Fry's research shows Latinos making some gains. The number of 18- to 24-year-olds was a record 16.5 percent share of all college enrollments in 2011 compared with 11 percent in 2006. High-school completion rates reached 76 percent last year, also the highest on record. Associate degrees obtained by Hispanics rose to 112,211 in 2010, up from 97,921 the previous year and 51,563 in 2000, his research shows.

Yet a conversation with Ramos shows the numerous obstacles to getting through high school and into college. Before his friend Miguel "Mickey" Hernandez died of a stab wound to the chest in November 2010, gangs prowled the neighborhoods, and their members were also in the schools, he says.

'Really tough'

"You had to watch your back. It was really tough," he says, adding that the violence now seems to have subsided.

He says he lives in a house with seven other people. Finding a place to study was difficult. His brother is a drummer. His sister has two small children. His family doesn't have Internet service, making his high school studies and any college application, financial aid and job-search process difficult.

"There wasn't enough money to pay for it," Ramos says. "I would stay after school or go to the public library or to a friend's house" to access class information online.

He didn't know how to pay for college or even get transportation to attend, which is why he didn't apply before graduating high school. He says he "never understood anything" about federal student financial-aid programs and the forms are confusing.

Wage benefits

The wage benefits that come with higher education aren't known by him or his friends, he says.

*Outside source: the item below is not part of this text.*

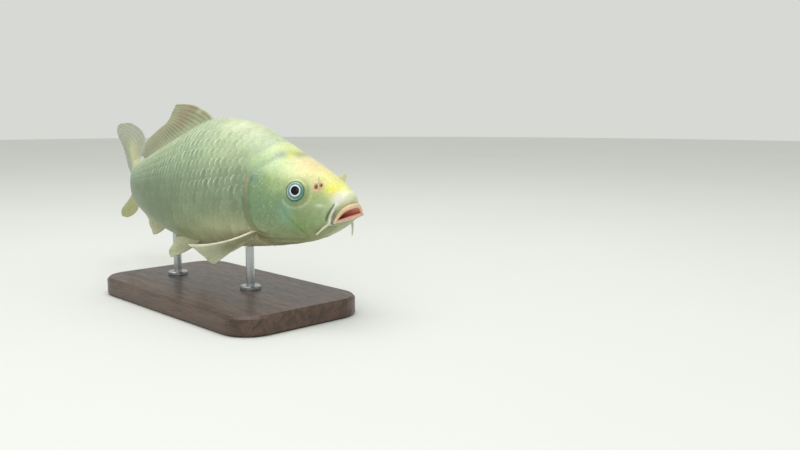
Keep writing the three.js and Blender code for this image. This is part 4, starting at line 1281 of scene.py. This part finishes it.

Long-range planning and saving is difficult when his parents struggle to pay monthly bills.

"They just break their backs and get upset because they don't have any money," he says. His mother is a homemaker and his dad works for a construction company.

Now a few months out of high school, he says his dream is to spend two years at a community college then transfer to a four-year university, studying music and fine arts. He has taken courses in tax preparation and needs a job to help pay for fees and books.